63stack 4 hours ago | parent | next [-]

To be honest, NPM is a complete shitshow when it comes to this, and I wish each and every single person who had a hand in developing it have their keyboards taken away, and never be allowed to touch any developer tooling ever again.

See this Stackoverflow thread:

https://stackoverflow.com/questions/45022048/why-does-npm-in...

The top answer has 3 updates to it, and links to 2 github issues, with conflicting information.

One says:

>If you run npm i against that package.json and package-lock.json, the latter will never be updated, even if the package.json would be happy with newer versions.

The other says:

>The module tree described by the package lock is reproduced. This means reproducing the structure described in the file, using the specific files referenced in "resolved" if available, falling back to normal package resolution using "version" if one isn't.

>This holds no longer true since npm 5.1.0, because now the generated module tree is a combined result of both package.json and package-lock.json. (Example: package.json specifies some package with version ^1.1.0; package-lock.json had locked it with version 1.1.4; but actually, the package is already available with version 1.1.9. In this case npm i resolves the package to 1.1.9 and overwrites the lockfile accordingly, hence ignoring the information in the lock file.)
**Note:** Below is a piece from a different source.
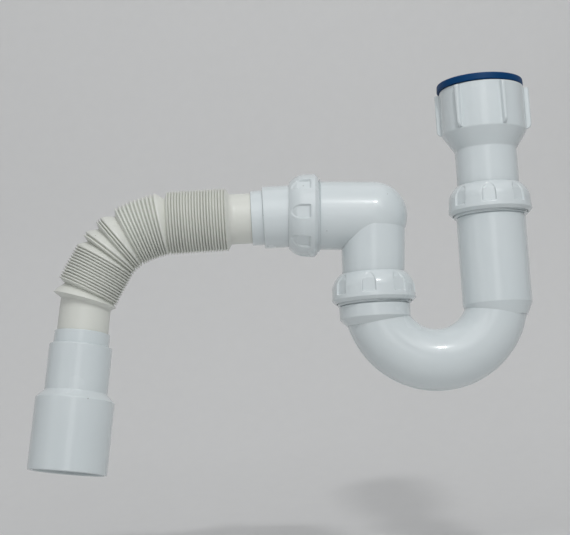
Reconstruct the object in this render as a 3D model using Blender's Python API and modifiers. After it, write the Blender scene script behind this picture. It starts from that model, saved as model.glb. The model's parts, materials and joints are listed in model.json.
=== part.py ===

So good luck figuring out what is true, but it seems to also depend on your version of NPM. Also, don't get me started on the presence of an entirely separate command "npm ci", which is supposed to be the one that is reproducible.

Absolute clowns.

Rockslide 4 hours ago | parent [-]

Figuring out what is true for npm v5 is quite the waste of time, given that we are currently at v11. And that's what this ancient stackoverflow thread is about. npm certainly has a troubled past, otherwise we wouldn't have yarn and pnpm and whatnot. But _today_, npm install works very reasonably with lockfiles.

63stack 2 hours ago | parent [-]

You are right, but starting with an insane default (there is a lock file, but installing overrides and updates it), then introducing another command that does the expected behavior (npm ci), and then finally making that the default is at least confusing.

bodash 5 hours ago | parent | prev [-]

The lockfile is updated _after_ any new malicious version is downloaded and installed. If we pinned the exact version, `npm install` will _not_ download and execute any new published versions.

That's why we use `npm ci` or `--frozen-lockfile` to install the exactly versions as lockfiles. But, by default, the `^` operator and just `install` command will check registry for any new releases and download them.

The primary arguments against pinning versions are missing security updates and increased maintenance overhead. But given the patterns we've seen, the attackers really _hope_ we automatically install new releases

Rockslide 5 hours ago | parent [-]

npm install does install the exact versions from the lockfile. Even though this misconception gets repeated in every single thread about npm here on hn. npm install will not randomly update your direct dependencies, let alone transitive dependencies.